Ditto when I asked why there's never any availability for HHV.  They just say "it's really busy".  How can it be any "busier" than the number of weeks sold?

Oh and as to the quality of the Grand Waikikian itself, I agree it's "nicer" than Lagoon tower -- but not by much.  Where you really see the difference is in the 2BR & 3BR units.

Oddly, my favorite tower to stay is Kalia because they have both the gym and the Starbucks. 

Finally, please don't take this the wrong way -- I'm still happy with my HGVC ownership.  It could be much worse (friends always tell me of Starwood horror stories).  But HHV certainly is pushing things...

Cheers,
ALF


----------



## dougp26364 (Jan 11, 2012)

GregT said:


> Doug,
> 
> I agree with you -- I've toured Grand Waikikian (not stayed there), and I wasn't very impressed with the view categories, and the rooms themselves didn't seem to warrant the points premium.
> 
> ...



As I understand it, the premier units are the units with views towards Diamond Head, which is why I spent the extra points for a premier unit.

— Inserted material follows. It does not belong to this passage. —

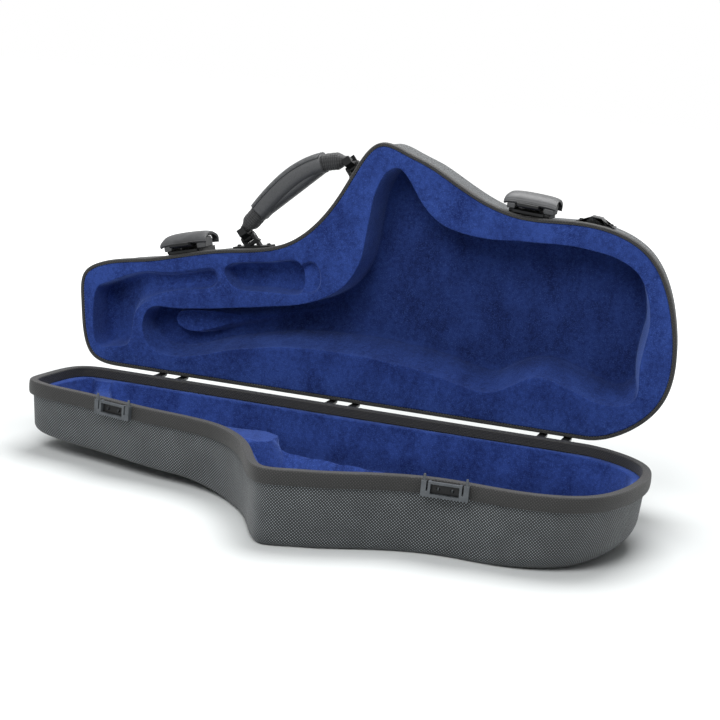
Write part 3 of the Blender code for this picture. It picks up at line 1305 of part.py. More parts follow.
def strap_loop():
    """A short webbing bridge that follows the lid wall, held at each foot by a rivet."""
    seat = Seat(STRAP_SHARE, STRAP_LENGTH / 2)
    wall = seat.matrix(LID_BASE + STRAP_LEVEL)
    half, foot = STRAP_LENGTH / 2, STRAP_FOOT
    back = lid_wall(STRAP_LEVEL - STRAP_WIDTH / 2) - CLEARANCE
    ramp = foot + STRAP_RISE
    places = ((-half, 0), (foot - half, 0), (ramp - half, STRAP_RISE), (half - ramp, STRAP_RISE),
              (half - foot, 0), (half, 0))
    under = [(x, back + seat.fall(x) - rise) for x, rise in places]
    over = [(x, y - STRAP_THICKNESS) for x, y in reversed(under)]
    rings = [[(x, y, z) for x, y in [*under, *over]] for z in (-STRAP_WIDTH / 2, STRAP_WIDTH / 2)]
    item = new_object("strap_loop", finish_mesh("strap_loop", skin(rings, True, True)), WEBBING)
    item.matrix_world = wall
    carry(item, "lid_frame")
    for label, sign in (("a", -1), ("b", 1)):
        x = sign * (half - foot / 2)
        slope_down = seat.fall(x + sign * foot / 2) - seat.fall(x - sign * foot / 2)
        outwards = Vector((sign * slope_down, -foot, 0)).normalized()
        surface = Vector((x, back + seat.fall(x) - STRAP_THICKNESS, 0))
        head = rivet(f"strap_loop_rivet_{label}", surface + outwards * (RIVET_ROOT + CLEARANCE), outwards,
                     RIVET_RADIUS, RIVET_HEIGHT, BRIGHT_STEEL)
        head.matrix_world = wall
        carry(head, "lid_frame")


def main():
    """Builds the case closed, then opens the lid and lets the claws hang clear."""
    clear_scene()
    add_frame("lid_frame", Matrix.Translation((0, HINGE_Y, HINGE_Z)))
    base_shell()
    base_rim()
    base_lining()
    lid_shell()
    lid_rim()
    lid_lining()
    for side, share in zip(("left", "middle", "right"), HINGE_SHARES):
        hinge(side, share)
    for side, share in zip(("left", "right"), LATCH_SHARES):
        latch(side, share)
    handle()
    strap_loop()
    for side in ("left", "right"):
        claw = bpy.data.objects[f"latch_{side}_claw_frame"]
        claw.matrix_world = FRAMES[claw.name] @ Matrix.Rotation(-CLAW_SWING, 4, "X")
    lid = bpy.data.objects["lid_frame"]
    lid.matrix_world = FRAMES["lid_frame"] @ Matrix.Rotation(-OPEN_ANGLE, 4, "X")
    bpy.context.view_layer.update()


main()
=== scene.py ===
"""Alto saxophone case, standing open: its surfaces and finishes over the fixed frame.

The base lies flat and the lid stands open behind it. X runs from the neck end to the bow end, -Y
is the handle side and Z is up. Lengths are in metres unless a name ends in _mm. The pieces of the
lid are worked out as if the lid were shut, and are then turned up about the hinge axis with it.
"""

import json
import logging
import math
from collections.abc import Callable, Iterable, Iterator
from contextlib import contextmanager
from dataclasses import dataclass, field
from enum import Enum

import bmesh
import bpy
import numpy as np
from mathutils import Matrix, Vector, noise
from mathutils.geometry import delaunay_2d_cdt


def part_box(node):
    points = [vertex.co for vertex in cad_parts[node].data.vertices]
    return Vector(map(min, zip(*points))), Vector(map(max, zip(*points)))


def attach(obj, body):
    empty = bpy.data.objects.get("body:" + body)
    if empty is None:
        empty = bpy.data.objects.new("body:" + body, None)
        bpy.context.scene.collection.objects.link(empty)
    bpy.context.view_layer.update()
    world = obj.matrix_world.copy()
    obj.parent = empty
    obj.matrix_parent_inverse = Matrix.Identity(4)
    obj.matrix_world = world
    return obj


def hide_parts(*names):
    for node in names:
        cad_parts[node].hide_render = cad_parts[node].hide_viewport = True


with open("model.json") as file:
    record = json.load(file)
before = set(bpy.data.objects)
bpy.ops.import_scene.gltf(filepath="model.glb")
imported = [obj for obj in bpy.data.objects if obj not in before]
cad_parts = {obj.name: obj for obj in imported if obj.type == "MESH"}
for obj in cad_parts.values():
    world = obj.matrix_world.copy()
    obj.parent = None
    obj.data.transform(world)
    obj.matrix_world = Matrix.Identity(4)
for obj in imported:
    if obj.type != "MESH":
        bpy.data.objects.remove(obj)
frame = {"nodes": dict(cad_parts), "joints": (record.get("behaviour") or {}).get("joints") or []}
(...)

I didn't want the view towards the city and the potential for street noise. 

Don't get me wrong, the unit is very nice and the view is OK. If it took the same number of points to book a GW premier unit as a Lagoon Tower plus unit, I wouldn't feel nearly as bad. But wow, this unit is twice the points of Lagoon Tower? HGVC got greedy on this one IMHO. As a result, the rest of HGVC membership got the shaft. 

As mentioned in a post above I can see why this particular unit was easier to get than the Lagoon Tower. I can see owners in GW buying the points required to stay in GW but trying to get a lower cost unit in LT.


----------



## GregT (Jan 11, 2012)

dougp26364 said:


> As I understand it, the premier units are the units with views towards Diamond Head, which is why I spent the extra points for a premier unit. I didn't want the view towards the city and the potential for street noise.



Yes, you are correct -- the only units that are 1BR Premier are the Diamond Head side units, and it looks like approx the top 12 floors are the Premier Units.   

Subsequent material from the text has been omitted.